Deconsolidate and recognize a gain or loss under ASC 810-10-40-5, remeasuring the retained noncontrolling investment to fair value as a component of that gain or loss. Deconsolidate and recognize a gain or loss under ASC 810-10-40-5 measured from the fair value of consideration received and the carrying amount of the noncontrolling interest; no retained-interest remeasurement is needed.

Official guidance: FASB Accounting Standards Codification

Is the noncontrolling interest redeemable at the option of the holder, or redeemable upon an event that is not solely within the parent's control?

For SEC registrants, ASC 480-10-S99-3A requires equity instruments that are redeemable outside the issuer's sole control to be presented in temporary equity, outside permanent equity, with carrying-amount adjustments toward the redemption amount. Before reaching presentation, confirm the instrument is equity of the subsidiary at all; mandatorily redeemable instruments classified as liabilities under ASC 480 are not noncontrolling interests.

SEC registrants classify redeemable noncontrolling interests in temporary equity under ASC 480-10-S99-3A while continuing to apply the ASC 810-10 attribution guidance.

Official guidance: FASB Accounting Standards Codification

Have losses attributable to the noncontrolling interest reduced, or will they reduce, the noncontrolling interest balance below zero?

ASC 810-10-45-21 requires losses to be attributed to the parent and the noncontrolling interest even if the attribution drives the noncontrolling interest into a deficit; there is no floor at zero.

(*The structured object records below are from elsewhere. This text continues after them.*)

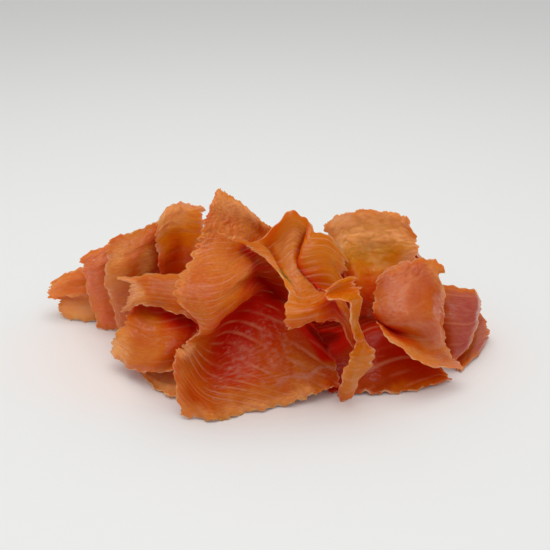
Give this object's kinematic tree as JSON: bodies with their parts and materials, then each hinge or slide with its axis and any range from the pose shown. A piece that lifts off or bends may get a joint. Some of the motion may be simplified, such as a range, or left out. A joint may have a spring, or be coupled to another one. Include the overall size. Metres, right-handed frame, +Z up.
{
  "type": "smoked salmon slices",
  "caption": "A loose heap of thin smoked salmon slices, folded and curled over one another as they fall.",
  "frame": {"origin": "centre of the heap's footprint, on the table", "axes": "+X along the heap to its right end, +Y from its open front to its back, +Z up"},
  "size_m": [0.1702, 0.1039, 0.0623],
  "materials": {
    "orange_flesh": "wet, satin",
    "pink_flesh": "wet, satin",
    "amber_flesh": "wet, satin",
    "deep_flesh": "wet, satin"
  },
  "bodies": {
    "root": {"centre_slice": "orange_flesh", "folded_slice": "orange_flesh", "upright_slice": "amber_flesh", "left_back_slice": "orange_flesh", "pink_left_slice": "pink_flesh", "tail_upper_slice": "orange_flesh", "tail_lower_slice": "amber_flesh", "fin_slice": "orange_flesh", "lower_left_slice": "orange_flesh", "under_left_slice": "pink_flesh", "ribbon_slice": "amber_flesh", "back_lobe_slice": "amber_flesh", "petal_slice": "pink_flesh", "right_base_slice": "deep_flesh", "pink_right_slice": "pink_flesh", "pink_end_slice": "deep_flesh", "back_left_slice": "orange_flesh", "back_centre_slice": "orange_flesh", "inner_slice": "deep_flesh", "back_right_slice": "orange_flesh", "side_right_slice": "pink_flesh"}
  },
  "joints": []
}
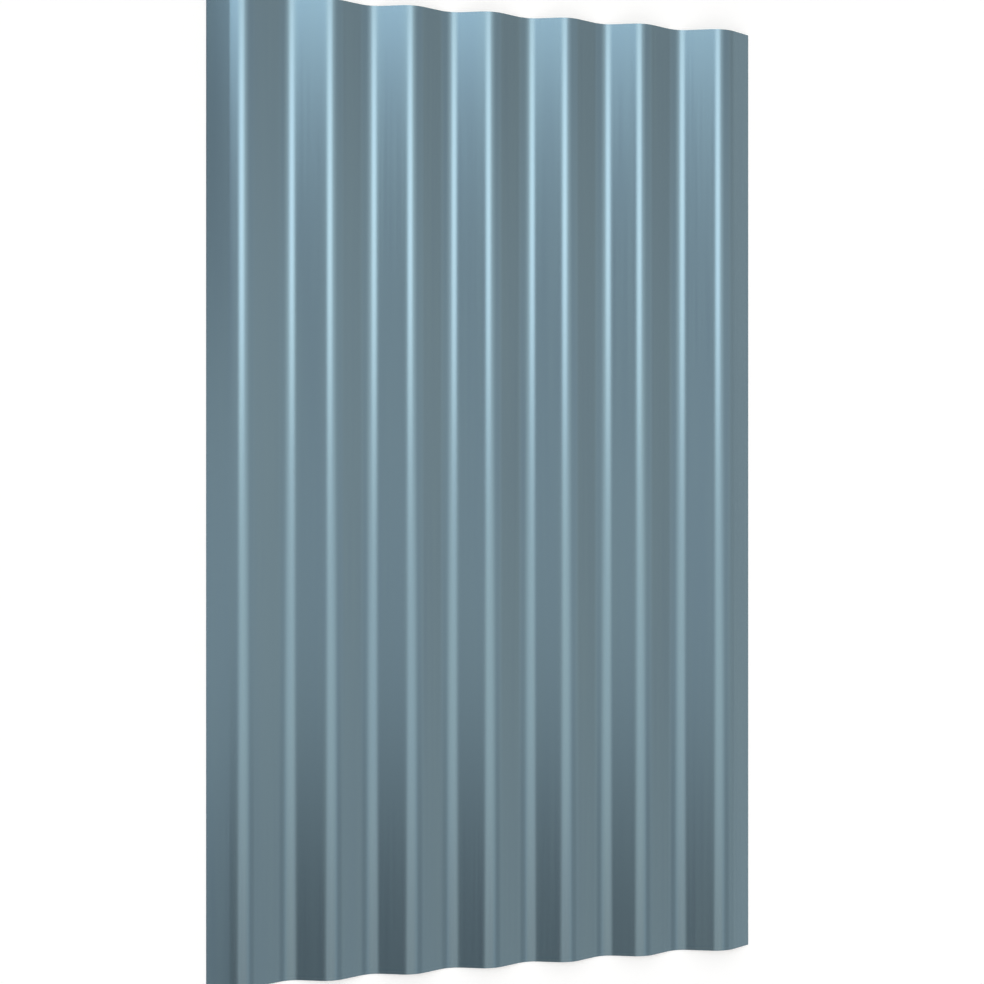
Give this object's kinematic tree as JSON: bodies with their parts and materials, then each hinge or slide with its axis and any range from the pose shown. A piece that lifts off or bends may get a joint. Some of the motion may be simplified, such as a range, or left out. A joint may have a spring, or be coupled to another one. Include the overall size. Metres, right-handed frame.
{
  "type": "corrugated metal sheet",
  "caption": "Thin steel sheet with a blue-grey coat, roll-formed into round waves along its length, for roofs, walls and fences.",
  "frame": {"origin": "centre of the sheet's bounding box, on the plane that the valleys stand on", "axes": "+Y along the waves, +X across them, +Z out of the coated face"},
  "size_m": [1.1816, 2, 0.0305],
  "materials": {
    "coated_steel": "satin blue-grey organic coat over galvanised steel"
  },
  "bodies": {
    "root": {"corrugated_sheet": "coated_steel"}
  },
  "joints": []
}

The legacy practice of absorbing all further losses against the parent once the noncontrolling interest reached zero is not acceptable under current GAAP.

Continue attributing losses to the noncontrolling interest even if that creates a deficit balance, as required by ASC 810-10-45-21. Present the noncontrolling interest within consolidated equity, separately from the parent's equity, and attribute income under ASC 810-10-45-15 and ASC 810-10-45-20.